La solitude est un sentiment douloureux qui habite la plupart des personnages appartenant à l’univers d’Anne Ryan. En effet, l’œuvre se tisse d’une juxtaposition de vies isolées et présente un assemblage de figures en marge de la société souffrant de l’absence et de la séparation. Les titres de certains poèmes ou des nouvelles sont significatifs car ils inscrivent la coupure, la perte ou la privation, tels « She Was Divorced », « The Mad Woman Thinks of the Child Denied Her », « Mary Salome, Widow » et le titre même de l’unique recueil de poésie, Lost Hills . Ce sont souvent des êtres victimes du rejet des autres, comme la vieille fille dans « From A Spinster » montrée du doigt, comme marquée au fer rouge car différente (« Branded “recluse” and pitied by the curious of the town » 92 ) ou la femme dans « Magdalene », objet de mépris (« What mouth for me without a sneer ? » 93 ).

La souffrance née de la solitude est exprimée dans la poésie mais le thème revient avec plus d’insistance encore dans les nouvelles écrites au début des années cinquante 94 . « Ludvica », par exemple, trace la vie solitaire d’une employée de maison, une étrangère loin de son pays d’origine et dont l’avenir est incertain :

The uncertainty of her life sank into Vica’s mind. She was so lonely that she felt like going up to people when she passed on the street and saying something to them 95 .

L’ouverture du texte signale d’emblée le rejet et l’exclusion par le choix des structures passives et le ton assertif : « After two years as a servant in the family of a leather merchant it was settled that Ludvica was to be dismissed » 96 .Le vocabulaire dit la distance et la séparation contenues dans le titre (le prénom de la femme aux sonorités germaniques) et dans l’attitude méprisante des enfants : « Every once in a while she would touch the thin shoulder blades (...). But the child with a smile in which there was something of impishness, disgust and shrinking, would curl away and this made a dull rage fume in Vica’s heart » 97 . Le mot « shrinking » que l’auteur répète dans son œuvre se retrouve ici et s’associe à « curl away » pour exprimer le recul et le repli, un écho également de « cringe away » dans « She Was Divorced » (« She was crying with shame and fear as if she cringed away » 98 ) ou de « recoil » dans «The Wedding » (« He recoiled as if he had been struck » 99 ).

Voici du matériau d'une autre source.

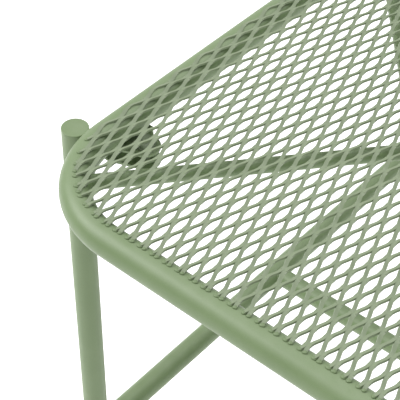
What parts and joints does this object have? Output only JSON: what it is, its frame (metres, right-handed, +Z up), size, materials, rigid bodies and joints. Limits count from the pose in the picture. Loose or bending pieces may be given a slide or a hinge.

Le même sentiment de solitude profonde se lit dans « The Darkest Leaf » où la scène se passe à la campagne, dans une ferme isolée de Pennsylvanie 100 . Seul depuis la mort de femme, John Wilton souffre en silence du poids de l’absence de l’autre :

He wanted so much the dim comfort of someone else in the house with him, of another footfall or a breath upon the glass as a face looked out the window ; he wished for someone to talk to, to consult with, to answer questions, for someone to pull the wellchains, to feed the pony, to close the door at night, not to be alone 101 .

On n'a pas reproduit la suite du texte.